Given his own scepticism about Hollywood, it's little surprise that Scott and his girlfriend Patricia Clarkson (High Art, Far From Heaven, All the Real Girls) are now planning a screen version of The Dying Gaul. First performed in Britain at the Citizens' Theatre, this is a barbed, satirical play about a gay writer who manages to sell an autobiographical script to Hollywood - on the condition that the love affair is changed from boy meets boy to boy meets girl.
Scott, one guesses, would never make such compromises himself. Yet the fact that he isn't a household name isn't entirely attributable to his high-minded idealism. "Don't misinterpret me," he says. "Anyone you talk to will tell you, 'Oh, Campbell is one of the most psychotically unambitious people we've ever met', which is really true. I'm also really snobby."

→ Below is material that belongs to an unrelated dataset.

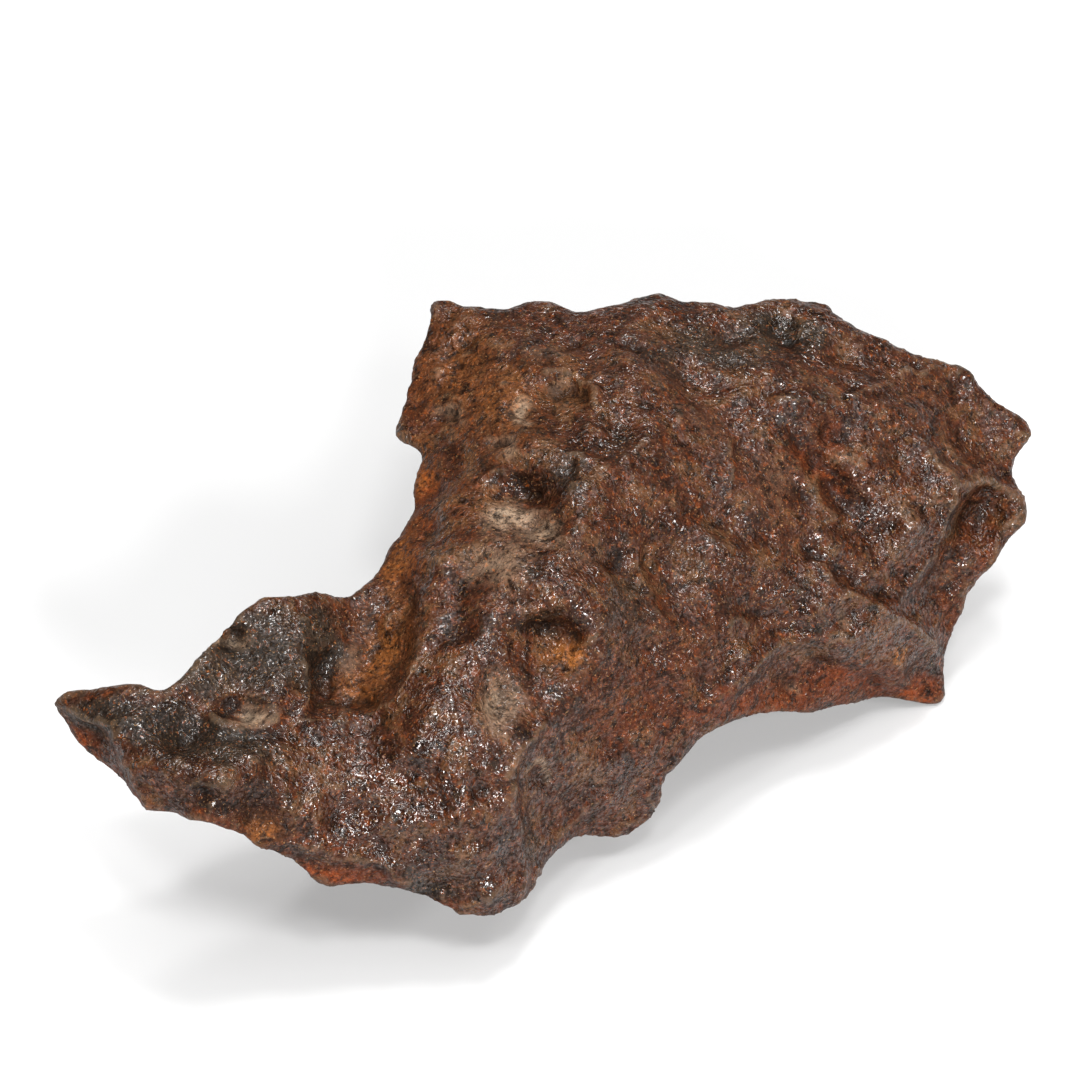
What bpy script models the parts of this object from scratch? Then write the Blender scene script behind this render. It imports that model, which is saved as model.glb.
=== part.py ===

He won't reveal his feelings about Clarkson's new-found status as the "queen of US indie cinema" (Clarkson had four new films in this year's Sundance Festival alone) but it's clear he knows his own career is at a dangerous juncture. If success is measured in peer group approval rather than status in Hollywood, Scott has little to worry about. ("He has total credibility," Dylan Kidd says of him. "Now that we've done Roger Dodger together, I understand why people will walk over glass to work with him.") But the man himself, who turns 42 tomorrow, admits he'd definitely like to be a little busier.
"I'm presently unemployed," he confides. "I'm trying hard to get a job almost all the time. I have a few things I'd love to direct, but I'm not doing a damned thing right now."